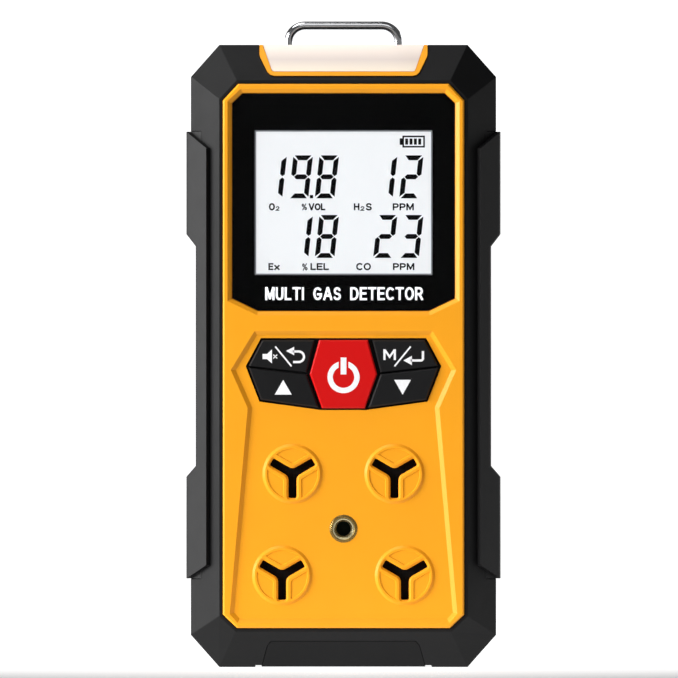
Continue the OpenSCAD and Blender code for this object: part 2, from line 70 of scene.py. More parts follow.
camera_data = bpy.data.cameras.new("camera")
camera_data.lens = LENS
camera_data.sensor_width = SENSOR
camera_data.clip_start = 0.1
camera_data.clip_end = 50
camera = bpy.data.objects.new("camera", camera_data)
camera.location = VIEW_CENTRE - Vector((0, VIEW_WIDTH * LENS / SENSOR, 0))
camera.rotation_euler = (math.radians(90), 0, 0)
SCENE.collection.objects.link(camera)
SCENE.camera = camera
SCENE.view_settings.view_transform = "Standard"
SCENE.view_settings.look = "None"


# ---------------------------------------------------------------- materials

# Short names of the shader's sockets, where they differ from the socket's own name
SOCKETS = {
    "ior": "IOR", "colour": "Base Color", "specular": "Specular IOR Level",
    "transmission": "Transmission Weight", "coat": "Coat Weight",
    "subsurface": "Subsurface Weight", "emission": "Emission Color", "glow": "Emission Strength",
}
NOISE_ROUGHNESS = 0.55


class Tree:
    """A material being built: a Principled shader and the nodes that feed it."""

    def __init__(self, name):
        self.material = bpy.data.materials.new(name)
        self.material.use_nodes = True
        self.nodes = self.material.node_tree.nodes
        self.links = self.material.node_tree.links
        self.shader = self.nodes["Principled BSDF"]
        self.coords = self.add("ShaderNodeTexCoord").outputs["Object"]
        self.normal = None

    def add(self, kind, **values):
        """A node with its properties, and with its inputs set or linked by name."""
        made = self.nodes.new(kind)
        for key, value in values.items():
            if hasattr(made, key):
                setattr(made, key, value)
            else:
                self.feed(made.inputs[key.replace("_", " ").title()], value)
        return made

    def feed(self, socket, value):
        if isinstance(value, bpy.types.NodeSocket):
            self.links.new(value, socket)
        else:
            socket.default_value = value

    def set(self, **values):
        """Sets or links sockets of the shader, named in lower case with underscores."""
        for key, value in values.items():
            self.feed(self.shader.inputs[SOCKETS.get(key, key.replace("_", " ").title())], value)

    def noise(self, scale, detail, stretch=None):
        coords = self.coords
        if stretch:
            coords = self.add("ShaderNodeMapping", vector=coords, scale=stretch).outputs[0]
        found = self.add("ShaderNodeTexNoise", vector=coords)
        found.inputs["Scale"].default_value = scale
        found.inputs["Detail"].default_value = detail
        found.inputs["Roughness"].default_value = NOISE_ROUGHNESS
        return found.outputs["Fac"]

    def cells(self, scale, randomness):
        found = self.add("ShaderNodeTexVoronoi", vector=self.coords)
        found.inputs["Scale"].default_value = scale
        found.inputs["Randomness"].default_value = randomness
        return found.outputs["Distance"]

    def spread(self, value, low, high, start=0.3, end=0.7):
        """A value that follows another between low and high."""
        found = self.add("ShaderNodeMapRange")
        for key, number in (("From Min", start), ("From Max", end),
                            ("To Min", low), ("To Max", high)):
            found.inputs[key].default_value = number
        self.links.new(value, found.inputs["Value"])
        return found.outputs[0]

    def ramp(self, value, *stops):
        """A colour ramp through (position, colour) stops."""
        found = self.add("ShaderNodeValToRGB")
        elements = found.color_ramp.elements
        while len(elements) < len(stops):
            elements.new(0.5)
        for element, (position, colour) in zip(elements, stops):
            element.position = position
            element.color = (*colour, 1)
        self.links.new(value, found.inputs["Fac"])
        return found.outputs["Color"]

    def bump(self, height, distance, strength):
        """Adds relief of that depth in metres to what the material already has."""
        found = self.add("ShaderNodeBump")
        found.inputs["Strength"].default_value = strength
        found.inputs["Distance"].default_value = distance
        self.links.new(height, found.inputs["Height"])
        if self.normal:
            self.links.new(self.normal, found.inputs["Normal"])
        self.normal = found.outputs["Normal"]
        self.links.new(self.normal, self.shader.inputs["Normal"])


def srgb(r, g, b):
    """Linear colour of an 8-bit display colour."""
    return tuple((v / 12.92 if v <= 0.04045 else ((v + 0.055) / 1.055) ** 2.4)
                 for v in (r / 255, g / 255, b / 255))


def scaled(colour, factor):
    return tuple(min(1.0, c * factor) for c in colour)


def moulded(name, colour, rough, grain=2600, depth=0.02, vary=0.08, specular=0.5):
    """Moulded plastic or rubber: fine spark-eroded grain, faint mottling, uneven polish."""
    tree = Tree(name)
    patch = tree.noise(45, 3)
    low, high = scaled(colour, 1 - vary), scaled(colour, 1 + vary)
    tree.set(colour=tree.ramp(patch, (0.3, low), (0.7, high)),
             roughness=tree.spread(tree.noise(220, 5), rough - 0.04, rough + 0.04),
             specular=specular)
    tree.bump(tree.noise(grain, 2), depth * MM, 0.5)
    tree.bump(tree.noise(90, 2), 0.02 * MM, 0.3)
    return tree.material


def metal(name, colour, rough, stretch=(1, 1, 1), scale=900, depth=0.006, vary=0.06):
    """Drawn, plated or turned metal with fine marks along one direction."""
    tree = Tree(name)
    marks = tree.noise(scale, 3, stretch)
    tree.set(metallic=1.0, roughness=tree.spread(marks, rough * 0.7, rough * 1.3),
             colour=tree.ramp(tree.noise(120, 4), (0.3, scaled(colour, 1 - vary)), (0.7, colour)))
    tree.bump(marks, depth * MM, 0.4)
    return tree.material


def printed(name, colour, rough=0.45, glow=0.0, specular=0.4):
    """Opaque ink with a slightly uneven film."""
    tree = Tree(name)
    tree.set(colour=tree.ramp(tree.noise(1500, 3), (0.3, scaled(colour, 0.93)), (0.7, colour)),
             roughness=tree.spread(tree.noise(700, 2), rough - 0.05, rough + 0.05),
             specular=specular)
    if glow:
        tree.set(emission=(*colour, 1), glow=glow)
    tree.bump(tree.noise(1800, 2), 0.004 * MM, 0.4)
    return tree.material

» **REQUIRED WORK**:
In the listing above, please print only the lines from the first one to the line where "return made" appears, exactly as written, both of those lines included.

» **WRITTEN SOLUTION**:
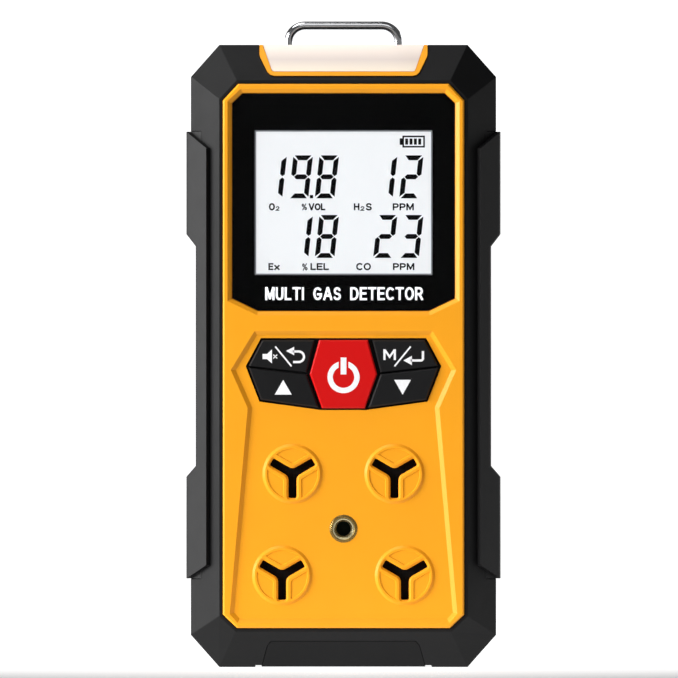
Continue the OpenSCAD and Blender code for this object: part 2, from line 70 of scene.py. More parts follow.
camera_data = bpy.data.cameras.new("camera")
camera_data.lens = LENS
camera_data.sensor_width = SENSOR
camera_data.clip_start = 0.1
camera_data.clip_end = 50
camera = bpy.data.objects.new("camera", camera_data)
camera.location = VIEW_CENTRE - Vector((0, VIEW_WIDTH * LENS / SENSOR, 0))
camera.rotation_euler = (math.radians(90), 0, 0)
SCENE.collection.objects.link(camera)
SCENE.camera = camera
SCENE.view_settings.view_transform = "Standard"
SCENE.view_settings.look = "None"


# ---------------------------------------------------------------- materials

# Short names of the shader's sockets, where they differ from the socket's own name
SOCKETS = {
    "ior": "IOR", "colour": "Base Color", "specular": "Specular IOR Level",
    "transmission": "Transmission Weight", "coat": "Coat Weight",
    "subsurface": "Subsurface Weight", "emission": "Emission Color", "glow": "Emission Strength",
}
NOISE_ROUGHNESS = 0.55


class Tree:
    """A material being built: a Principled shader and the nodes that feed it."""

    def __init__(self, name):
        self.material = bpy.data.materials.new(name)
        self.material.use_nodes = True
        self.nodes = self.material.node_tree.nodes
        self.links = self.material.node_tree.links
        self.shader = self.nodes["Principled BSDF"]
        self.coords = self.add("ShaderNodeTexCoord").outputs["Object"]
        self.normal = None

    def add(self, kind, **values):
        """A node with its properties, and with its inputs set or linked by name."""
        made = self.nodes.new(kind)
        for key, value in values.items():
            if hasattr(made, key):
                setattr(made, key, value)
            else:
                self.feed(made.inputs[key.replace("_", " ").title()], value)
        return made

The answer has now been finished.